__EXERCISE__
Within the data that follows, set down exactly the lines from the one containing "write the pieces" through the one containing "in imported if", both ends included.

__DATA BLOCK__
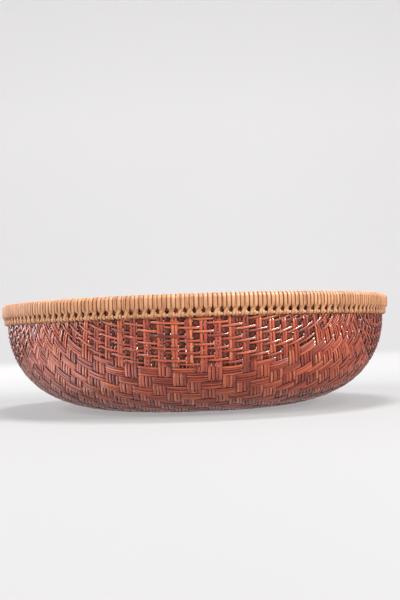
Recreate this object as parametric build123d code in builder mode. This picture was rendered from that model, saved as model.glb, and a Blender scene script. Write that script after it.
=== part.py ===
# Round fruit basket: a plaited mat pressed into a bowl, with its edge clamped
# between two cane hoops and lashed with a wrapped, knotted strand.
#
# Millimetres, +Z up. The origin is the middle of the underside of the base.

import os
from math import cos, degrees, floor, pi, radians, sin, sqrt

from build123d import *

# ---------------------------------------------------------------- overall
rim_radius = 165.0          # outside of the wrapped rim
basket_height = 90.0        # underside of the base to the top of the rim

# ---------------------------------------------------------------- mat
splint_thickness = 1.0      # one layer of splints
layer_gap = 0.05            # between the two layers
belly_radius = 125.5        # first bend, from the flat base outwards
belly_angle = 24.6          # how far the mat has turned up where the belly ends
straight_wall = 1.6         # upright stretch below the rim's lowest cane

# ---------------------------------------------------------------- rim
outer_hoop_thickness = 3.7
inner_hoop_thickness = 3.7
hoop_height = 8.6
hoop_round = 2.6            # rounded back corners of a hoop
cap_cane_height = 2.4
joint_gap = 0.4             # slit where the two ends of a bent cane meet

wrap_thickness = 0.9
wrap_width = 2.85
wrap_gap = 0.2              # least gap between turns, on the inside of the rim

turns_per_knot = 2          # turns of the wrapping that each knot draws together
knot_height = 3.3
knot_thickness = 1.9
knot_squeeze = 0.3          # how much narrower a knot's spread ends are than its turns
knot_waist = 2.6            # across its drawn-in middle

stitch_cane_diameter = 2.0
tail_width = 2.2            # one straight strand of the tucked end
tail_angle = -48.0          # where round the rim the strand ends

# ---------------------------------------------------------------- fits
hoop_clearance = 0.1        # hoop, knot or stitch cane to the mat
wrap_clearance = 0.05       # wrapping to what it goes round
stack_clearance = 0.05      # piece under piece below the hoops

# ---------------------------------------------------------------- worked out, across
outer_hoop_outside = rim_radius - wrap_thickness - wrap_clearance
mat_radius = outer_hoop_outside - outer_hoop_thickness - hoop_clearance
mat_inside = mat_radius - 2 * splint_thickness - layer_gap
inner_hoop_outside = mat_inside - hoop_clearance
inner_hoop_inside = inner_hoop_outside - inner_hoop_thickness
rim_inside = inner_hoop_inside - wrap_clearance - wrap_thickness
rim_thickness = rim_radius - rim_inside

# ---------------------------------------------------------------- worked out, upwards
hoop_top = basket_height - wrap_thickness - wrap_clearance
hoop_bottom = hoop_top - hoop_height
mat_top = hoop_top - cap_cane_height - stack_clearance
wrap_bottom = hoop_bottom - wrap_clearance - wrap_thickness
knot_top = wrap_bottom - stack_clearance
knot_bottom = knot_top - knot_height
stitch_top = knot_bottom - stack_clearance
stitch_height = stitch_top - stitch_cane_diameter / 2
shoulder_height = stitch_top - stitch_cane_diameter - straight_wall

# The shoulder is the second bend: it takes the mat from the belly to upright.
turn_up = radians(belly_angle)
belly_rise = belly_radius * (1 - cos(turn_up))
shoulder_radius = (shoulder_height - belly_rise) / cos(turn_up)
base_radius = mat_radius - shoulder_radius * (1 - sin(turn_up)) - belly_radius * sin(turn_up)

# As many turns go round as fit on the inside of the rim, a whole number to each knot.
knot_count = floor(2 * pi * rim_inside / (turns_per_knot * (wrap_width + wrap_gap)))
knot_pitch = 360 / knot_count
knot_width = turns_per_knot * wrap_width - knot_squeeze
wrap_count = knot_count * turns_per_knot
wrap_height = basket_height - wrap_bottom

print(f"shoulder radius {shoulder_radius:.1f}, flat base radius {base_radius:.1f}")
print(f"rim {rim_thickness:.2f} thick, wrapping {wrap_height:.2f} high, {wrap_count} turns")


def mat_line(depth):
    """Half outline of the mat, at a depth inside its outer face."""
    flat = Line((0, depth), (base_radius, depth))
    belly = JernArc(flat @ 1, flat % 1, belly_radius - depth, belly_angle)
    shoulder = JernArc(belly @ 1, belly % 1, shoulder_radius - depth, 90 - belly_angle)
    return Line(shoulder @ 1, (mat_radius - depth, mat_top))


def mat_layer(outer_depth, inner_depth):
    """Closed shell that stands for one layer of the mat's splints."""
    with BuildPart() as layer:
        with BuildSketch(Plane.XZ):
            with BuildLine():
                outer_wall = mat_line(outer_depth)
                inner_wall = mat_line(inner_depth)
                Line(outer_wall @ 1, inner_wall @ 1)
                Line((0, outer_depth), (0, inner_depth))
            make_face()
        revolve(axis=Axis.Z)
    return layer


def open_ring(section, joint_angle, radius):
    """Bent cane: a section turned almost all the way round, with a slit at its joint."""
    slit = degrees(joint_gap / radius)
    turn = radians(joint_angle)
    upright = Plane(origin=(0, 0, 0), x_dir=(cos(turn), sin(turn), 0), z_dir=(sin(turn), -cos(turn), 0))
    with BuildPart() as ring:
        with BuildSketch(upright):
            add(section.sketch)
        revolve(axis=Axis.Z, revolution_arc=360 - slit)
    return ring


# ---------------------------------------------------------------- mat layers
weft_splints = mat_layer(0, splint_thickness)
weft_splints.part.label = "weft_splints"

warp_splints = mat_layer(splint_thickness + layer_gap, 2 * splint_thickness + layer_gap)
warp_splints.part.label = "warp_splints"

# ---------------------------------------------------------------- hoops
hoop_middle = (hoop_top + hoop_bottom) / 2

with BuildSketch() as outer_hoop_section:
    with Locations((outer_hoop_outside - outer_hoop_thickness / 2, hoop_middle)):
        Rectangle(outer_hoop_thickness, hoop_height)
    fillet(outer_hoop_section.vertices().group_by(Axis.X)[-1], hoop_round)

with BuildSketch() as inner_hoop_section:
    with Locations((inner_hoop_inside + inner_hoop_thickness / 2, hoop_middle)):
        Rectangle(inner_hoop_thickness, hoop_height)
    fillet(inner_hoop_section.vertices().group_by(Axis.X)[0], hoop_round)

outer_hoop = open_ring(outer_hoop_section, 70, outer_hoop_outside)
outer_hoop.part.label = "outer_hoop"

inner_hoop = open_ring(inner_hoop_section, 110, inner_hoop_outside)
inner_hoop.part.label = "inner_hoop"

# ---------------------------------------------------------------- cap cane
cap_cane_width = mat_radius - mat_inside
with BuildSketch() as cap_cane_section:
    with Locations(((mat_radius + mat_inside) / 2, hoop_top - cap_cane_height / 2)):
        RectangleRounded(cap_cane_width, cap_cane_height, cap_cane_width / 4)

cap_cane = open_ring(cap_cane_section, 95, mat_radius)
cap_cane.part.label = "cap_cane"

# ---------------------------------------------------------------- rim wrapping
# One turn goes round both hoops and turns in under them, up to the mat on each side.
# Its corners are cut flat, close over the hoops' round backs.
inner_cut = hoop_round * (2 - sqrt(2))
outer_cut = inner_cut + wrap_thickness * (2 - sqrt(2))
rim_middle = (rim_inside + rim_thickness / 2, (basket_height + wrap_bottom) / 2)

with BuildSketch() as hoop_room:
    with Locations(rim_middle):
        Rectangle(rim_thickness - 2 * wrap_thickness, wrap_height - 2 * wrap_thickness)
    chamfer(hoop_room.vertices(), inner_cut)

with BuildPart() as wrap_turn:
    with BuildSketch(Plane.XZ) as turn_section:
        with Locations(rim_middle):
            Rectangle(rim_thickness, wrap_height)
        chamfer(turn_section.vertices(), outer_cut)
        add(hoop_room.sketch, mode=Mode.SUBTRACT)
        with Locations(((mat_radius + mat_inside) / 2, wrap_bottom)):
            Rectangle(cap_cane_width + 2 * hoop_clearance, wrap_height, mode=Mode.SUBTRACT)
    extrude(amount=wrap_width / 2, both=True)

with BuildPart() as rim_wrapping:
    with PolarLocations(0, wrap_count):
        add(wrap_turn.part)
rim_wrapping.part.label = "rim_wrapping"


# ---------------------------------------------------------------- stitch canes
def stitch_cane(radius, joint_angle):
    """Round cane that lies against the mat under the knots."""
    with BuildSketch() as section:
        with Locations((radius, stitch_height)):
            Circle(stitch_cane_diameter / 2)
    return open_ring(section, joint_angle, radius)


outer_stitch_radius = mat_radius + hoop_clearance + stitch_cane_diameter / 2
outer_stitch_cane = stitch_cane(outer_stitch_radius, 80)
outer_stitch_cane.part.label = "outer_stitch_cane"

inner_stitch_radius = mat_inside - hoop_clearance - stitch_cane_diameter / 2
inner_stitch_cane = stitch_cane(inner_stitch_radius, 100)
inner_stitch_cane.part.label = "inner_stitch_cane"


# ---------------------------------------------------------------- knots
def knot(face_radius):
    """Crossing of two turns: spread ends and a drawn-in waist, on an upright face."""
    spread = knot_width / 2
    waist = knot_waist / 2
    rise = knot_height / 2
    middle = (knot_top + knot_bottom) / 2
    face = Plane(origin=(face_radius, 0, middle), x_dir=(0, 1, 0), z_dir=(1, 0, 0))
    with BuildPart() as crossing:
        with BuildSketch(face):
            with BuildLine():
                Polyline(
                    (-spread, rise),
                    (spread, rise),
                    (waist, 0),
                    (spread, -rise),
                    (-spread, -rise),
                    (-waist, 0),
                    close=True,
                )
            make_face()
        extrude(amount=knot_thickness)
    return crossing


# The outside row leaves one place free for the tail.
with BuildPart() as outer_knots:
    with PolarLocations(
        0,
        knot_count - 1,
        start_angle=tail_angle + knot_pitch,
        angular_range=360 - knot_pitch,
    ):
        add(knot(mat_radius + hoop_clearance).part)
outer_knots.part.label = "outer_knots"

with BuildPart() as inner_knots:
    with PolarLocations(0, knot_count, start_angle=tail_angle):
        add(knot(mat_inside - hoop_clearance - knot_thickness).part)
inner_knots.part.label = "inner_knots"

# ---------------------------------------------------------------- wrapping tail
tail_plane = Plane(
    origin=(mat_radius + hoop_clearance, 0, (knot_top + knot_bottom) / 2),
    x_dir=(0, 1, 0),
    z_dir=(1, 0, 0),
)
with BuildPart() as tail_strands:
    with BuildSketch(tail_plane):
        with GridLocations(knot_width - tail_width, 0, 2, 1):
            RectangleRounded(tail_width, knot_height, tail_width / 4)
    extrude(amount=knot_thickness)

with BuildPart() as wrapping_tail:
    with PolarLocations(0, 1, start_angle=tail_angle):
        add(tail_strands.part)
wrapping_tail.part.label = "wrapping_tail"

# ---------------------------------------------------------------- write the pieces
os.makedirs("parts", exist_ok=True)
export_step(weft_splints.part, "parts/weft_splints.step", write_pcurves=False)
export_step(warp_splints.part, "parts/warp_splints.step", write_pcurves=False)
export_step(outer_hoop.part, "parts/outer_hoop.step", write_pcurves=False)
export_step(inner_hoop.part, "parts/inner_hoop.step", write_pcurves=False)
export_step(cap_cane.part, "parts/cap_cane.step", write_pcurves=False)
export_step(rim_wrapping.part, "parts/rim_wrapping.step", write_pcurves=False)
export_step(outer_stitch_cane.part, "parts/outer_stitch_cane.step", write_pcurves=False)
export_step(inner_stitch_cane.part, "parts/inner_stitch_cane.step", write_pcurves=False)
export_step(outer_knots.part, "parts/outer_knots.step", write_pcurves=False)
export_step(inner_knots.part, "parts/inner_knots.step", write_pcurves=False)
export_step(wrapping_tail.part, "parts/wrapping_tail.step", write_pcurves=False)
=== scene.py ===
import math
import random
import bpy
import numpy as np
from mathutils import Matrix, Vector


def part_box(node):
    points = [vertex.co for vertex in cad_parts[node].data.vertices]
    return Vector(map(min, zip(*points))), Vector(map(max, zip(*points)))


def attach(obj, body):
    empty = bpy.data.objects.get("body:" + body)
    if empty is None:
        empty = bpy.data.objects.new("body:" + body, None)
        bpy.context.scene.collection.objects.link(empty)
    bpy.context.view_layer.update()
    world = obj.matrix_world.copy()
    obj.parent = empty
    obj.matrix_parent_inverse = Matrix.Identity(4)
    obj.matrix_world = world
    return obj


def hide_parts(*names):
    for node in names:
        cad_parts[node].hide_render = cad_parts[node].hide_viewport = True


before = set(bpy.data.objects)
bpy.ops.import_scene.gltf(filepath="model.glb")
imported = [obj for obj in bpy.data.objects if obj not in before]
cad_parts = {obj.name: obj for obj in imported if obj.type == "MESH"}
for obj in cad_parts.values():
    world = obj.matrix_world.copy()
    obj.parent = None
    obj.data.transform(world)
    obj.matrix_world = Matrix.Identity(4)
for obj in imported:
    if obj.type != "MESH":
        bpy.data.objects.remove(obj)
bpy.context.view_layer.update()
mm = 0.001

# Places that everything below hangs on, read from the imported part.
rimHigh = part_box("rim_wrapping")[1]
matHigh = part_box("weft_splints")[1]
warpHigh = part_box("warp_splints")[1]
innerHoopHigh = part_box("inner_hoop")[1]
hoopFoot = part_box("outer_hoop")[0].z
caneLow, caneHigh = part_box("outer_stitch_cane")


def makeTree(name, inputs):
    tree = bpy.data.node_groups.new(name, "GeometryNodeTree")
    tree.interface.new_socket("Geometry", in_out="INPUT", socket_type="NodeSocketGeometry")
    for label, kind, value in inputs:
        socket = tree.interface.new_socket(label, in_out="INPUT", socket_type=kind)
        if value is not None:
            socket.default_value = value
    tree.interface.new_socket("Geometry", in_out="OUTPUT", socket_type="NodeSocketGeometry")
    return tree, tree.nodes.new("NodeGroupInput"), tree.nodes.new("NodeGroupOutput")


def linkNodes(tree, *pairs):
    for source, target in pairs:
        tree.links.new(source, target)


def namedValue(tree, name, kind):
    node = tree.nodes.new("GeometryNodeInputNamedAttribute")
    node.data_type = kind
    node.inputs["Name"].default_value = name
    return node.outputs["Attribute"]


def storeValue(tree, geometry, name, value, domain="POINT", kind="FLOAT"):
    node = tree.nodes.new("GeometryNodeStoreNamedAttribute")
    node.data_type = kind
    node.domain = domain
    node.inputs["Name"].default_value = name
    linkNodes(tree, (geometry, node.inputs["Geometry"]), (value, node.inputs["Value"]))
    return node.outputs["Geometry"]


def fillSockets(tree, sockets, values):
    # Plain numbers go on the socket itself, outputs of other nodes are linked to it.
    for socket, value in zip(sockets, values):
        if isinstance(value, (int, float)):
            socket.default_value = value
        elif isinstance(value, tuple):
            socket.default_value = (*value, 1.0)
        else:
            tree.links.new(value, socket)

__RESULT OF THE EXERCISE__
# ---------------------------------------------------------------- write the pieces
os.makedirs("parts", exist_ok=True)
export_step(weft_splints.part, "parts/weft_splints.step", write_pcurves=False)
export_step(warp_splints.part, "parts/warp_splints.step", write_pcurves=False)
export_step(outer_hoop.part, "parts/outer_hoop.step", write_pcurves=False)
export_step(inner_hoop.part, "parts/inner_hoop.step", write_pcurves=False)
export_step(cap_cane.part, "parts/cap_cane.step", write_pcurves=False)
export_step(rim_wrapping.part, "parts/rim_wrapping.step", write_pcurves=False)
export_step(outer_stitch_cane.part, "parts/outer_stitch_cane.step", write_pcurves=False)
export_step(inner_stitch_cane.part, "parts/inner_stitch_cane.step", write_pcurves=False)
export_step(outer_knots.part, "parts/outer_knots.step", write_pcurves=False)
export_step(inner_knots.part, "parts/inner_knots.step", write_pcurves=False)
export_step(wrapping_tail.part, "parts/wrapping_tail.step", write_pcurves=False)
=== scene.py ===
import math
import random
import bpy
import numpy as np
from mathutils import Matrix, Vector


def part_box(node):
    points = [vertex.co for vertex in cad_parts[node].data.vertices]
    return Vector(map(min, zip(*points))), Vector(map(max, zip(*points)))


def attach(obj, body):
    empty = bpy.data.objects.get("body:" + body)
    if empty is None:
        empty = bpy.data.objects.new("body:" + body, None)
        bpy.context.scene.collection.objects.link(empty)
    bpy.context.view_layer.update()
    world = obj.matrix_world.copy()
    obj.parent = empty
    obj.matrix_parent_inverse = Matrix.Identity(4)
    obj.matrix_world = world
    return obj


def hide_parts(*names):
    for node in names:
        cad_parts[node].hide_render = cad_parts[node].hide_viewport = True


before = set(bpy.data.objects)
bpy.ops.import_scene.gltf(filepath="model.glb")
imported = [obj for obj in bpy.data.objects if obj not in before]
cad_parts = {obj.name: obj for obj in imported if obj.type == "MESH"}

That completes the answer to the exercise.